# Start of Entries shown

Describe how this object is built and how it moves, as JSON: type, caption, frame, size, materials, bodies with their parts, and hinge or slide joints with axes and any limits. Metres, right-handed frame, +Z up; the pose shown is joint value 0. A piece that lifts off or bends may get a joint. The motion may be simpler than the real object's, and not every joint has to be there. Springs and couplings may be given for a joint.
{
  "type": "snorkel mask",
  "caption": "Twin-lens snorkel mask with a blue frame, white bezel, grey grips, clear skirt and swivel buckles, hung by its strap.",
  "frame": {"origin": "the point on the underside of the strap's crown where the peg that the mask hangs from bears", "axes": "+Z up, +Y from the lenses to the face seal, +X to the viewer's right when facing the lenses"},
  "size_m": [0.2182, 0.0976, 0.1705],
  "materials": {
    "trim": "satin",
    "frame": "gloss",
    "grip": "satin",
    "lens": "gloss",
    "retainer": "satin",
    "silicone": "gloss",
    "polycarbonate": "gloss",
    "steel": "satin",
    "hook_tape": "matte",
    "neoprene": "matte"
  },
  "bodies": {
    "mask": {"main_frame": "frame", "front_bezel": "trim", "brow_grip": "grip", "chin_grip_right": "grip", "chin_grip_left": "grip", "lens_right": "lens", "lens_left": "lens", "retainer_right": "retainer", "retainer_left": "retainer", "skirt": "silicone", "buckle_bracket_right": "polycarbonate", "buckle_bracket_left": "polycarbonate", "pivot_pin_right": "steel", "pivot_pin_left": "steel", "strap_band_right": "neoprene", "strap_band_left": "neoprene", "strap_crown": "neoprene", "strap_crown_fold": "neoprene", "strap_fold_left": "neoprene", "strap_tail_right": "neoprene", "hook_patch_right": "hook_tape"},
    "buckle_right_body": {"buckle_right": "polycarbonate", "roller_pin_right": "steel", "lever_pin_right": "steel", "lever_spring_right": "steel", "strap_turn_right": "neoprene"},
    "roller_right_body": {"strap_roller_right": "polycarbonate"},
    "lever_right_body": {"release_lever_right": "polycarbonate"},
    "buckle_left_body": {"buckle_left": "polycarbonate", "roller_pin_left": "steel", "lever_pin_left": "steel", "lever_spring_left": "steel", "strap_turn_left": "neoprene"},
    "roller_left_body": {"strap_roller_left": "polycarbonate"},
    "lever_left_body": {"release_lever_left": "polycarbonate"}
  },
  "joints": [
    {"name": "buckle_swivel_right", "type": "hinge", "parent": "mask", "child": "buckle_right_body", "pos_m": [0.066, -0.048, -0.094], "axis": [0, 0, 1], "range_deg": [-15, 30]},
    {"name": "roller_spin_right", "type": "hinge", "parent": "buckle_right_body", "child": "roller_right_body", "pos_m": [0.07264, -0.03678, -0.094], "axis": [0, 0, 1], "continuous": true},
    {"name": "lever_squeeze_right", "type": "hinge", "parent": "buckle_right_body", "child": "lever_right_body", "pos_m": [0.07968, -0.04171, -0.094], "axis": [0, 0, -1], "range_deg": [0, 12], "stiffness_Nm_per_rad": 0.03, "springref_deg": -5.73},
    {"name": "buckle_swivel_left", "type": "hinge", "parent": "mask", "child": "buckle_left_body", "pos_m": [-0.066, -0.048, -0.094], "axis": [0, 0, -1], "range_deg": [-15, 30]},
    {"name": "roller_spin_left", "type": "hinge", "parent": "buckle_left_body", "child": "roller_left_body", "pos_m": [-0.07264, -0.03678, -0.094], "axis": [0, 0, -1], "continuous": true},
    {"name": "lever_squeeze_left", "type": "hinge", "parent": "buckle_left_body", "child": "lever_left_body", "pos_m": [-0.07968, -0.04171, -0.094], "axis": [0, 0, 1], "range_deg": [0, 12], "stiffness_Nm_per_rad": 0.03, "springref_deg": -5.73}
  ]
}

# End of Entries shown
# Start of Entries shown

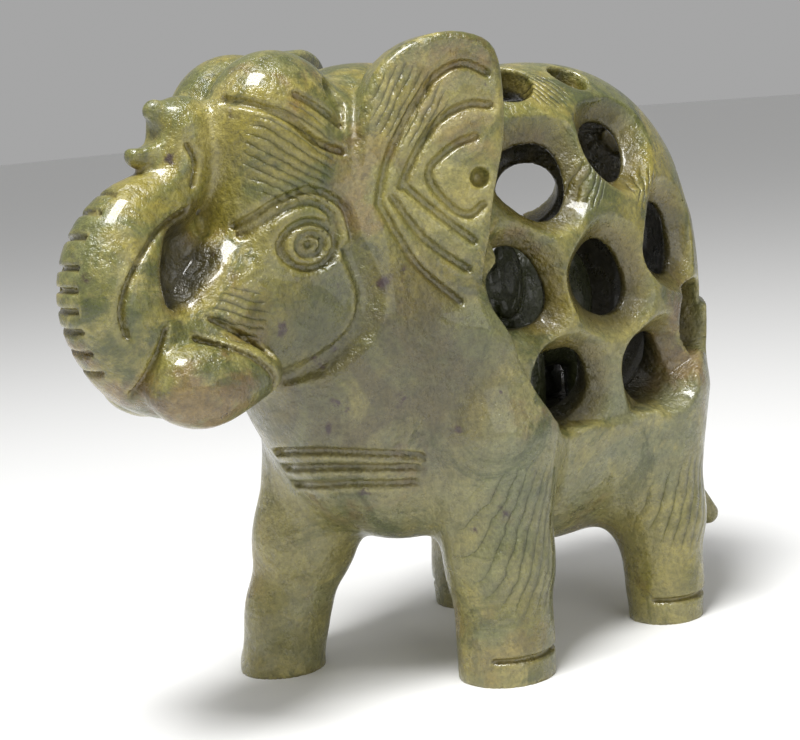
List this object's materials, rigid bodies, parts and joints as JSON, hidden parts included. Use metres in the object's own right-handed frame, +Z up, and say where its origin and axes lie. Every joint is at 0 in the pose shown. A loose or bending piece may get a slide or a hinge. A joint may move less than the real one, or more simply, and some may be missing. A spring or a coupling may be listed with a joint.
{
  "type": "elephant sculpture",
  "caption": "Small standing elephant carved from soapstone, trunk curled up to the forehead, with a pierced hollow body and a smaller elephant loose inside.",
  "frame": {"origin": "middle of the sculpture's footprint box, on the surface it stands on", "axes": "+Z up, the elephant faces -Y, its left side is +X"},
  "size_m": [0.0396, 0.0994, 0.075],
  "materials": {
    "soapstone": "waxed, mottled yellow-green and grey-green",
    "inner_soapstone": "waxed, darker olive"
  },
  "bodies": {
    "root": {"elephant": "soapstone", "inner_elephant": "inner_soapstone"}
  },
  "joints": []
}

# End of Entries shown

▸ **Problem statement**: Collect each line containing the string "type".

▸ **Answer to this problem**:
Describe how this object is built and how it moves, as JSON: type, caption, frame, size, materials, bodies with their parts, and hinge or slide joints with axes and any limits. Metres, right-handed frame, +Z up; the pose shown is joint value 0. A piece that lifts off or bends may get a joint. The motion may be simpler than the real object's, and not every joint has to be there. Springs and couplings may be given for a joint.
  "type": "snorkel mask",
    {"name": "buckle_swivel_right", "type": "hinge", "parent": "mask", "child": "buckle_right_body", "pos_m": [0.066, -0.048, -0.094], "axis": [0, 0, 1], "range_deg": [-15, 30]},
    {"name": "roller_spin_right", "type": "hinge", "parent": "buckle_right_body", "child": "roller_right_body", "pos_m": [0.07264, -0.03678, -0.094], "axis": [0, 0, 1], "continuous": true},
    {"name": "lever_squeeze_right", "type": "hinge", "parent": "buckle_right_body", "child": "lever_right_body", "pos_m": [0.07968, -0.04171, -0.094], "axis": [0, 0, -1], "range_deg": [0, 12], "stiffness_Nm_per_rad": 0.03, "springref_deg": -5.73},
    {"name": "buckle_swivel_left", "type": "hinge", "parent": "mask", "child": "buckle_left_body", "pos_m": [-0.066, -0.048, -0.094], "axis": [0, 0, -1], "range_deg": [-15, 30]},
    {"name": "roller_spin_left", "type": "hinge", "parent": "buckle_left_body", "child": "roller_left_body", "pos_m": [-0.07264, -0.03678, -0.094], "axis": [0, 0, -1], "continuous": true},
    {"name": "lever_squeeze_left", "type": "hinge", "parent": "buckle_left_body", "child": "lever_left_body", "pos_m": [-0.07968, -0.04171, -0.094], "axis": [0, 0, 1], "range_deg": [0, 12], "stiffness_Nm_per_rad": 0.03, "springref_deg": -5.73}
  "type": "elephant sculpture",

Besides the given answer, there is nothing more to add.